IKEA Australia design their kitchens by laying out all the pots and pans and items to be stored in the cupboards on the floor and designing a space to fit everything in!
Cluster your work space
Cluster your work spaces and design solutions for these needs, for example; a coffee and tea corner, a Thermomix station, an after-school snack cupboard or a his-n-hers pantry. We have even had clients that have colour-coded joinery to meet the needs of the homeowners!

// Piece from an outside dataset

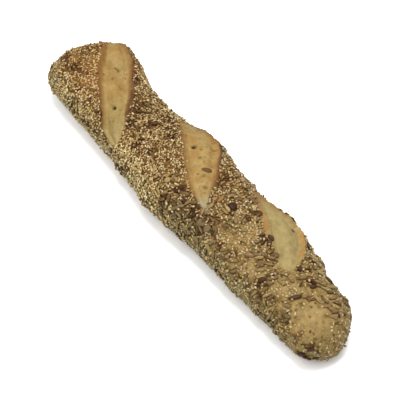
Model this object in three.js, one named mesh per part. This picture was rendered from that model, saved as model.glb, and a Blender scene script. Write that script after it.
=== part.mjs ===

There are many studies that have defined six general zones in a kitchen
1. Pantry Zone: food storage; canned products; refrigerator and cold storage
2. Storage Zone: appliances, utensils, cooking equipment
3. Sink Zone: cleaning area, washing space
4. Preparation Zone: a large counter space to work on
5. Cooking Zone: cook-top and oven
6. Entertaining Zone: how we gather, share a meal or entertain
Not everything always needs replacing – be sustainable with your renovation needs
If your joinery and internal storage needs are functional and in great condition, think carefully about maintaining the existing resources and creating a new lease of life on your kitchen by curating a sophisticated suite of cutting edge appliances and tapware to change the focus of the colour palette, shape and form of the existing space.
We are currently working sustainable kitchen renovation utilising existing joinery and working with beautiful yet cost-effective construction materials and pairing it with high quality original and long-lasting iconic furniture, light fittings and feature tiles.
This is of value in apartment living where often the footprint of a kitchen remains the same.
In the Albany kitchen, contemporary chic charcoal appliances and professional stainless steel fixtures and fittings replaced the clients’ 17-year-old ovens and cooktop to reinvent the existing granite, joinery and palette.
It is interesting to note as you dine out for lunch or dinner, look at how our commercial interiors have become more, homely – with antique furniture and home made lighting and homewares, and our homes have become uber professional with kitchens that look like restaurants!